Adapted BERTopic pipeline for Topic Modeling the arXiv dataset

License

Notifications You must be signed in to change notification settings

smartIU/arxiv-topics

Repository files navigation

Adapted BERTopic pipeline for Topic Modeling the arXiv dataset

arXiv-topics

This repository constitutes an extensive workflow for Topic Modeling the entire arXiv dataset. It utilizes an adapted BERTopic pipeline and also includes:

  • preprocessing with nltk
  • an SQLite database to save results
  • label generation with Llama
  • trend analysis with statsmodels
  • visualization with dash/plotly

The process was designed to be employed locally and ran successfully on a laptop with 16 GB of RAM and an 8GB Nvidia graphics card under Windows 10. Further optimizations are definitely needed to improve the computation speed though.

Setup for the complete workflow

Setup for the visualization of precomputed results only

  • Clone the repository
  • Install Python 3.10+ for your platform from https://www.python.org/downloads/
  • Install python modules dash and statsmodels
    pip install dash statsmodels
    
  • Download and unzip a trimmed down database (without abstracts, embeddings and subsets) from the releases

Usage

The process is split up into several steps to allow intermediate evaluation of the individual results and some variations in the execution.

  • Step 1 creates the SQLite database to then import the cleaned, filtered and transformed features from the arXiv snapshot
  • Step 2 converts the abstracts into sentence embeddings
  • Step 3 trains subsets of the dataset, based on arXiv categories/archives
  • Step 4 trains the main model
  • Step 4b creates heatmaps, barcharts and hierarchical representations of the topics
  • Step 5 (re)generates topic labels
  • Step 6 assigns additional papers to existing topics with the original UMAP & HDBSCAN models
  • Step 7 assigns outlier papers to existing topics using a BERTopic approximation
  • Step 8 create a new model of higher hierarchy by merging the topics of an existing model, based on cluster similarity
  • Step 9 computes the necessary statistics for all papers over all months of the dataset
  • Step 10 visualizes the topic trends

Of these only steps 1,2,4 and 9 are strictly necessary, before the visualization is possible.
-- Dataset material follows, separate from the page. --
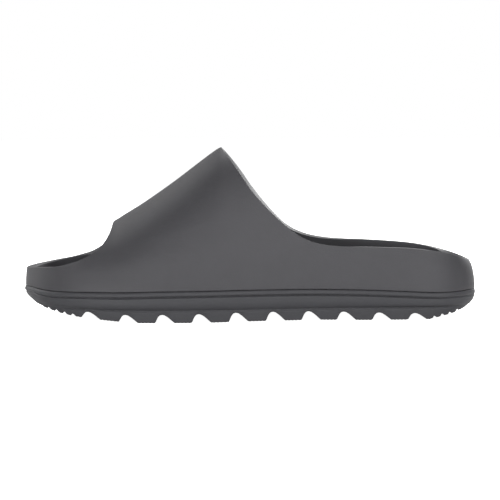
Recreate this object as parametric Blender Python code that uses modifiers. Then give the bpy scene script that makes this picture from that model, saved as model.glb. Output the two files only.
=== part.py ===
"""Moulded foam slide sandal, left shoe: upper, insole and outsole.

The toe points along -X, the lateral side faces -Y and the floor is z = 0. The origin
lies on the floor under the middle of the shoe. All lengths are in metres.
"""
import math

import bmesh
import bpy
import numpy as np

# Driving sizes
LENGTH = 0.2862           # toe tip to heel tip
BALL_WIDTH = 0.108        # across the ball of the foot
HEEL_WIDTH = 0.078        # across the heel
SEAM_HEIGHT = 0.0197      # floor to the seam between upper and outsole
STRAP_HEIGHT = 0.1077     # floor to the strap's highest edge
TOE_RIM_HEIGHT = 0.0318   # floor to the top of the wall at the toe tip
HEEL_RIM_HEIGHT = 0.0442  # floor to the top of the wall beside the heel
FOOTBED_HEIGHT = 0.0320   # floor to the footbed under the arch
CREASE_HEIGHT = 0.0078    # floor to the crease over the lugs
WALL = 0.0060             # thickness of strap and side wall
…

Steps 3,6 and 7 are needed if you have not enough RAM to train the whole dataset at once (Hint: 16 GB are not enough). Step 8 is optional, but recommended to further evaluate the clusters. And step 5 is meant to be used if you're not pleased with some initial labels generated by the LLM.

Configuration

All steps are configured via the config.json file, such that they can be run by simply starting the respective python file.

Notable configurations include:

  • pre_year_min: the minimum year after which you want to include papers from the snapshot into your model

  • embeddings_precision: precision used for the SentenceTransformer encoding, according to https://www.sbert.net/docs/package_reference/sentence_transformer/SentenceTransformer.html
    Use 'ubinary' for quantized embeddings.
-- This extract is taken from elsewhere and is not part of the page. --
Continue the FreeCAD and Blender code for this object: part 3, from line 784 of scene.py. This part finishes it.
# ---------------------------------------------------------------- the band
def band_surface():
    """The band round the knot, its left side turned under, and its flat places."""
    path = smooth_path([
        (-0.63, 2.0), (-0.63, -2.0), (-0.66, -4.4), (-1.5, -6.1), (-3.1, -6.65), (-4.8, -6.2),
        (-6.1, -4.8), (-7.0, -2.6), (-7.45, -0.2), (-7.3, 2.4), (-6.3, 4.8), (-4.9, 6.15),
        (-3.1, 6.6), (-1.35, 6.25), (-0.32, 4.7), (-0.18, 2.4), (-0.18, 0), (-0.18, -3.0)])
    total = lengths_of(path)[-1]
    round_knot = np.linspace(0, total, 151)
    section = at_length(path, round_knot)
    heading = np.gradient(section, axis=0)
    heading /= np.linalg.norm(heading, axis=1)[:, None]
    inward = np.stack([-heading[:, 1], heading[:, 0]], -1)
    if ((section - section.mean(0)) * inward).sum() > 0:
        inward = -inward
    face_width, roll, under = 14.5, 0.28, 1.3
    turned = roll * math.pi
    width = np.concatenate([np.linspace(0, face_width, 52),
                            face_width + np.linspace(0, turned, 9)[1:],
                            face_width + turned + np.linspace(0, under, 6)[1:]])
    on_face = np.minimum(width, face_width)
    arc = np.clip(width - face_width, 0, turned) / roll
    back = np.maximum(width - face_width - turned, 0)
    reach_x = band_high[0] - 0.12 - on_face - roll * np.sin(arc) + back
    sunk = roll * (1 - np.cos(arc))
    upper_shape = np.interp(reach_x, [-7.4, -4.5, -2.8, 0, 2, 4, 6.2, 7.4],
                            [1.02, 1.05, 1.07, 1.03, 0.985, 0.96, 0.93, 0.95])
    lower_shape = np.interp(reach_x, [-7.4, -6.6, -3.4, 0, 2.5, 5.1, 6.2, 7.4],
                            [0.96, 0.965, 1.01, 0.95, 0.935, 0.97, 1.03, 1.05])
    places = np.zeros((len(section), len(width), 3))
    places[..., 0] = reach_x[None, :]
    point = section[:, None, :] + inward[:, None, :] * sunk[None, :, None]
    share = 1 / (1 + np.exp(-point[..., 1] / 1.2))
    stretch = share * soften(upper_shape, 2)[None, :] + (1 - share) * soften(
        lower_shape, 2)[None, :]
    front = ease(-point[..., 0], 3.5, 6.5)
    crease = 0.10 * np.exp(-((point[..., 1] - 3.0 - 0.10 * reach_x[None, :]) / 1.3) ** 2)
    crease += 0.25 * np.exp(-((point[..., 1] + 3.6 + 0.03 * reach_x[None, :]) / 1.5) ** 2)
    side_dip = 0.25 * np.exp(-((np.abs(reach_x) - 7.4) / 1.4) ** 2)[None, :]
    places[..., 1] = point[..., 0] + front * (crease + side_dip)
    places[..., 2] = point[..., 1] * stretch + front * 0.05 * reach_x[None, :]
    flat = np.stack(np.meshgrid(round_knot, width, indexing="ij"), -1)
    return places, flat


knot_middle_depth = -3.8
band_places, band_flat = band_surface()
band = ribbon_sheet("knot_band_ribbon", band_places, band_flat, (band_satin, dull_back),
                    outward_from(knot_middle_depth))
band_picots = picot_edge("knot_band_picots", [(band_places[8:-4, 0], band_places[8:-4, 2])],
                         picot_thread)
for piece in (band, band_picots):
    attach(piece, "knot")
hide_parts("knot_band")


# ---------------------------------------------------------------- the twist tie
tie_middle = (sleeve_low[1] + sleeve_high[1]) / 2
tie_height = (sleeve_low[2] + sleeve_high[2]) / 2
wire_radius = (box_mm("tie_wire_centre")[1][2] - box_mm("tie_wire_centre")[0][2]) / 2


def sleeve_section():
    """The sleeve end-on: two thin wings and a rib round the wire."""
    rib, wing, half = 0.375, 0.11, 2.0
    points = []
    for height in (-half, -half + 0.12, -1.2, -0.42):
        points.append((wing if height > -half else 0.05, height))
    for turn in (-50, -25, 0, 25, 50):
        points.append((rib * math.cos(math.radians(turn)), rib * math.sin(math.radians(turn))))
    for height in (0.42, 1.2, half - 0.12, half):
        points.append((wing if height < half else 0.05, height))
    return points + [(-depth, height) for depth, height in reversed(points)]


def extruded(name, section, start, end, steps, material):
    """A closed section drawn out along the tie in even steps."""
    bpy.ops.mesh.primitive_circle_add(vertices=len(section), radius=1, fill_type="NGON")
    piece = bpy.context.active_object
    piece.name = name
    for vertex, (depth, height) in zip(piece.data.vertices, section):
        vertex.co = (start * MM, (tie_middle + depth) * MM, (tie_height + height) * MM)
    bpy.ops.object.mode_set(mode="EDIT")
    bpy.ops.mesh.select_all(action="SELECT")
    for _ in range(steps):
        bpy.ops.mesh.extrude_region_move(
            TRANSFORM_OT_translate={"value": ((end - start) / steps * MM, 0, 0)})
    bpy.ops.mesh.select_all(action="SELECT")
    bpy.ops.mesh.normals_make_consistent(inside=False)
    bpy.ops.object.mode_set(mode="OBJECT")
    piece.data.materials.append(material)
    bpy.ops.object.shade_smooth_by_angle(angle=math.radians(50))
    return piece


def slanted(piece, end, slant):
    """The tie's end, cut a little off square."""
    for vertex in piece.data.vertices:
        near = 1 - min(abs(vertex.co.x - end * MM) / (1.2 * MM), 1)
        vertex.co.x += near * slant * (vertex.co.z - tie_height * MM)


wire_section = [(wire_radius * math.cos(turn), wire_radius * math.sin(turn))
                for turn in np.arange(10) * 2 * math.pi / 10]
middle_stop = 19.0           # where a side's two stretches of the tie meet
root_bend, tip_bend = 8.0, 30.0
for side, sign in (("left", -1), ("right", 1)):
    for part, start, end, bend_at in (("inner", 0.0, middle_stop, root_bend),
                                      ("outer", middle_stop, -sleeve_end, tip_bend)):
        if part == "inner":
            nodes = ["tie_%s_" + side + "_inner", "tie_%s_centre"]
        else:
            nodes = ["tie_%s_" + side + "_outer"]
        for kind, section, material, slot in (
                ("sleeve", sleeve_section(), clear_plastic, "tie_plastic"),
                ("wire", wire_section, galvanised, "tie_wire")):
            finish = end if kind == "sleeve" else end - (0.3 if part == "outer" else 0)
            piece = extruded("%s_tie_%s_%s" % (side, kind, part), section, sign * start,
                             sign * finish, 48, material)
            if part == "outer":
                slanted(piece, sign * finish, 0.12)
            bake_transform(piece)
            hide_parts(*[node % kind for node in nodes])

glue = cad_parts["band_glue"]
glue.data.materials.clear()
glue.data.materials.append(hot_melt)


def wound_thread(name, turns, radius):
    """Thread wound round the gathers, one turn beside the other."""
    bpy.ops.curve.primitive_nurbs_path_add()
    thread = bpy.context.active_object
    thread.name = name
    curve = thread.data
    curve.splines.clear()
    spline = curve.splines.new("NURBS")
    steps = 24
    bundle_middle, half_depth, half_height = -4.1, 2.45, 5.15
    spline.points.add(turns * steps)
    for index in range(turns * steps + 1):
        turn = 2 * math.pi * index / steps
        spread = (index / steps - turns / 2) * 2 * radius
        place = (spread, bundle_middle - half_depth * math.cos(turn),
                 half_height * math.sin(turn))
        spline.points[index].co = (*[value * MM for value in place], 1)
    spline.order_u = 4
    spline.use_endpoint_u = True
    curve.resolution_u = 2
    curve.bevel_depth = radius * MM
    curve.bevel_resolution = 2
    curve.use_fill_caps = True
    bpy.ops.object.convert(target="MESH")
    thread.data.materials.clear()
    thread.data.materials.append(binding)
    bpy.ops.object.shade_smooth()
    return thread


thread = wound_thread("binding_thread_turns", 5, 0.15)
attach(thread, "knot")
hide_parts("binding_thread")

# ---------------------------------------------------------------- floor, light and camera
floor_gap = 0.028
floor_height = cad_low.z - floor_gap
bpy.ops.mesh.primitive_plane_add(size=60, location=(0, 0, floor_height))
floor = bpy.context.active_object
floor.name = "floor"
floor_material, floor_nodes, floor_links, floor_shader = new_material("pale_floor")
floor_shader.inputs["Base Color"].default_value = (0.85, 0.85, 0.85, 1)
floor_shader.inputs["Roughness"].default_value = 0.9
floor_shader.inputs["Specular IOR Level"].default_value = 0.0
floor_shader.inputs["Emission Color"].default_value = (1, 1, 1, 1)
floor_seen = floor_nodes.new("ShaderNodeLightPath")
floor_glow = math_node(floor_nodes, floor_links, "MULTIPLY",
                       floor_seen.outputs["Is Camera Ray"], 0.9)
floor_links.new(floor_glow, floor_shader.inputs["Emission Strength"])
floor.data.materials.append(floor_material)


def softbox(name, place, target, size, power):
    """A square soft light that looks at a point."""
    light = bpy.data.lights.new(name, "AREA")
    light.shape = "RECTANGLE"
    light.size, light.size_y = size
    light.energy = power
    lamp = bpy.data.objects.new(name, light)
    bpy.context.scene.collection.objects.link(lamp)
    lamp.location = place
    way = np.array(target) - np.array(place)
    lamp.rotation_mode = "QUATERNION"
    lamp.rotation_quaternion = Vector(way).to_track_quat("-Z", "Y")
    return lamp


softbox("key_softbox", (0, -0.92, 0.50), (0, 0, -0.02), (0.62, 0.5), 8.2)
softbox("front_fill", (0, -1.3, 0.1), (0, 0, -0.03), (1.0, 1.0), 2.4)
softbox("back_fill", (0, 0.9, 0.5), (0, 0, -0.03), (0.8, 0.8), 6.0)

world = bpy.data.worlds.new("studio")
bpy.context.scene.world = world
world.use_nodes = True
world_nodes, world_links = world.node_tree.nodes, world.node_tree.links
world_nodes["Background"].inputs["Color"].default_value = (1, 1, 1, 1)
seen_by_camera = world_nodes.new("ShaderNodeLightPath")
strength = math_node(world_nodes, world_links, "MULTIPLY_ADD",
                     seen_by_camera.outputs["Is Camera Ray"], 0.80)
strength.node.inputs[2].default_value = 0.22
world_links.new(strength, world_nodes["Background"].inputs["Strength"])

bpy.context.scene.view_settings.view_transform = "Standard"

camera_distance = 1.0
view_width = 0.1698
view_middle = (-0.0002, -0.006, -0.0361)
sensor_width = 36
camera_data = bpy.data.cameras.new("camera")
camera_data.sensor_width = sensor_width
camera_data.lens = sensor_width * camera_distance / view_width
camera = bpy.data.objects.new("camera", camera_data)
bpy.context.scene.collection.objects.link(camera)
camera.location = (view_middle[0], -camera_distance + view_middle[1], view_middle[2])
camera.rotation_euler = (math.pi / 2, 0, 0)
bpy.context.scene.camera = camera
  • train_models: settings for the selection of papers in step 4
    If you wanna train all papers at once, set "model_filter" to "None".
    Otherwise you can choose between "archives", "outliers" or "hierarchy" and set "percent_of_papers" to the desired percentage of papers to be selected proportionally.

  • agg_models: settings for step 8
    parent_model: the previously trained model to use
    max_cluster_distance: the maximum distance between topics to be merged together in the resulting model

  • bert_params: various parameters for the different BERTopic components
    See the documentations for BERTopic, UMAP and HDBSCAN for understanding their respective use.
    Notably, the adapted BERTopic pipeline allows you to define a whole range of min_cluster_sizes and min_sample_sizes to be used by HDBSCAN, and the one with the highest DBCV score will be chosen automatically. Also, a new hyperparameter "hdbscan_min_clusters" was added, which allows setting a minimum number of resulting clusters when using the ranges.

You can add any number of additional entries to train_models, agg_models (and bert_params accordingly) to train models in batches. Set "generate_labels" to false in the bert_params to exclude the LLM and improve performance for hyperparameter tuning.

FAQ

  • You're using quantized embeddings and encounter an error in method "search_closure" when trying to load a pickled BERTopic model?
    Until the pynndescent module gets an official update, you'll have to manually apply the fix from lmcinnes/pynndescent#240. Download https://github.com/lmcinnes/pynndescent/blob/master/pynndescent/pynndescent_.py and replace the one throwing the error.

  • You want to update your model with a new version of the arXiv dataset?
    Simply run steps 1 and 2 again to import new papers and create their embeddings. This will not override your existing data. Then run steps 6 and/or 7 to assign the new papers to the exisiting topics, and finally recompute statistics with step 9.

  • You want to restart the whole process?
    Delete arxiv.db in the "database" folder as well as snapshot_update_date.txt in the "input" folder.

Disclaimer

No part of the code or its documentation was created by or with the help of artificial intelligence.